- _GIVEN MATERIAL_:
"""

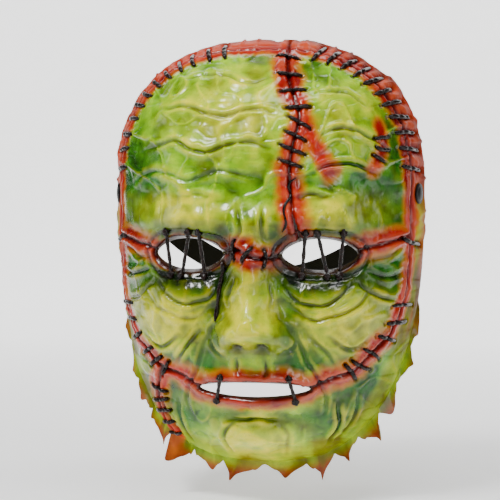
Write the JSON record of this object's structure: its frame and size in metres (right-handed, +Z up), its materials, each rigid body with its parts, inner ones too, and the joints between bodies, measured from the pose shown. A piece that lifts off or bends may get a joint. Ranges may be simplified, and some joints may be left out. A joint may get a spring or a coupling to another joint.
{
  "type": "halloween mask",
  "caption": "Moulded full-face costume mask shell of sewn skin panels with open eye and mouth slots, torn hem, raised stitches and an elastic head strap on rivets.",
  "frame": {"origin": "centre of the face opening in the plane of the rear rim, level with the eye slots", "axes": "+Z up towards the crown, -Y out through the nose, +X towards the viewer's right as the mask is looked at"},
  "size_m": [0.1992, 0.136, 0.279],
  "materials": {
    "latex_skin": "glossy painted latex",
    "latex_band": "glossy painted latex",
    "thread": "glossy dark moulded thread",
    "rivet": "satin black",
    "washer": "matte black",
    "elastic": "woven elastic"
  },
  "bodies": {
    "mask": {"forehead_panel_left": "latex_skin", "forehead_panel_right": "latex_skin", "mid_face_panel": "latex_skin", "cheek_panel_left": "latex_skin", "jaw_panel": "latex_skin", "crown_band_left": "latex_band", "crown_band_right": "latex_band", "forehead_stitches": "thread", "crown_stitches_left": "thread", "crown_stitches_right": "thread", "nose_bridge_stitches": "thread", "cheek_stitches_left": "thread", "cheek_stitches_right": "thread", "jaw_stitches_left": "thread", "scar_stitches_right": "thread", "loose_thread": "thread", "drip_strand": "thread", "mouth_strand_left": "thread", "mouth_strand_right": "thread", "eye_strand_left_1": "thread", "eye_strand_left_2": "thread", "eye_strand_left_3": "thread", "eye_strand_right_1": "thread", "eye_strand_right_2": "thread", "eye_strand_right_3": "thread", "rivet_left": "rivet", "rivet_right": "rivet", "rivet_washer_left": "washer", "rivet_washer_right": "washer"},
    "strap": {"elastic_strap": "elastic"}
  },
  "joints": [
    {"name": "strap_swing", "type": "hinge", "parent": "mask", "child": "strap", "pos_m": [0, -0.018, 0.036], "axis": [1, 0, 0], "range_deg": [-40, 90]}
  ]
}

"""

- _SET PROBLEM_: Please output the complete data exactly.

- _RIGHT ANSWER_:
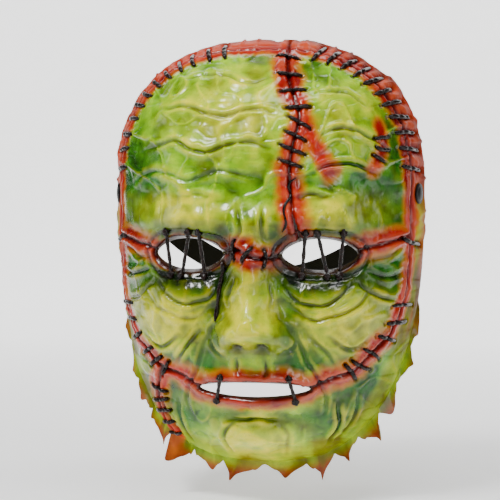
Write the JSON record of this object's structure: its frame and size in metres (right-handed, +Z up), its materials, each rigid body with its parts, inner ones too, and the joints between bodies, measured from the pose shown. A piece that lifts off or bends may get a joint. Ranges may be simplified, and some joints may be left out. A joint may get a spring or a coupling to another joint.
{
  "type": "halloween mask",
  "caption": "Moulded full-face costume mask shell of sewn skin panels with open eye and mouth slots, torn hem, raised stitches and an elastic head strap on rivets.",
  "frame": {"origin": "centre of the face opening in the plane of the rear rim, level with the eye slots", "axes": "+Z up towards the crown, -Y out through the nose, +X towards the viewer's right as the mask is looked at"},
  "size_m": [0.1992, 0.136, 0.279],
  "materials": {
    "latex_skin": "glossy painted latex",
    "latex_band": "glossy painted latex",
    "thread": "glossy dark moulded thread",
    "rivet": "satin black",
    "washer": "matte black",
    "elastic": "woven elastic"
  },
  "bodies": {
    "mask": {"forehead_panel_left": "latex_skin", "forehead_panel_right": "latex_skin", "mid_face_panel": "latex_skin", "cheek_panel_left": "latex_skin", "jaw_panel": "latex_skin", "crown_band_left": "latex_band", "crown_band_right": "latex_band", "forehead_stitches": "thread", "crown_stitches_left": "thread", "crown_stitches_right": "thread", "nose_bridge_stitches": "thread", "cheek_stitches_left": "thread", "cheek_stitches_right": "thread", "jaw_stitches_left": "thread", "scar_stitches_right": "thread", "loose_thread": "thread", "drip_strand": "thread", "mouth_strand_left": "thread", "mouth_strand_right": "thread", "eye_strand_left_1": "thread", "eye_strand_left_2": "thread", "eye_strand_left_3": "thread", "eye_strand_right_1": "thread", "eye_strand_right_2": "thread", "eye_strand_right_3": "thread", "rivet_left": "rivet", "rivet_right": "rivet", "rivet_washer_left": "washer", "rivet_washer_right": "washer"},
    "strap": {"elastic_strap": "elastic"}
  },
  "joints": [
    {"name": "strap_swing", "type": "hinge", "parent": "mask", "child": "strap", "pos_m": [0, -0.018, 0.036], "axis": [1, 0, 0], "range_deg": [-40, 90]}
  ]
}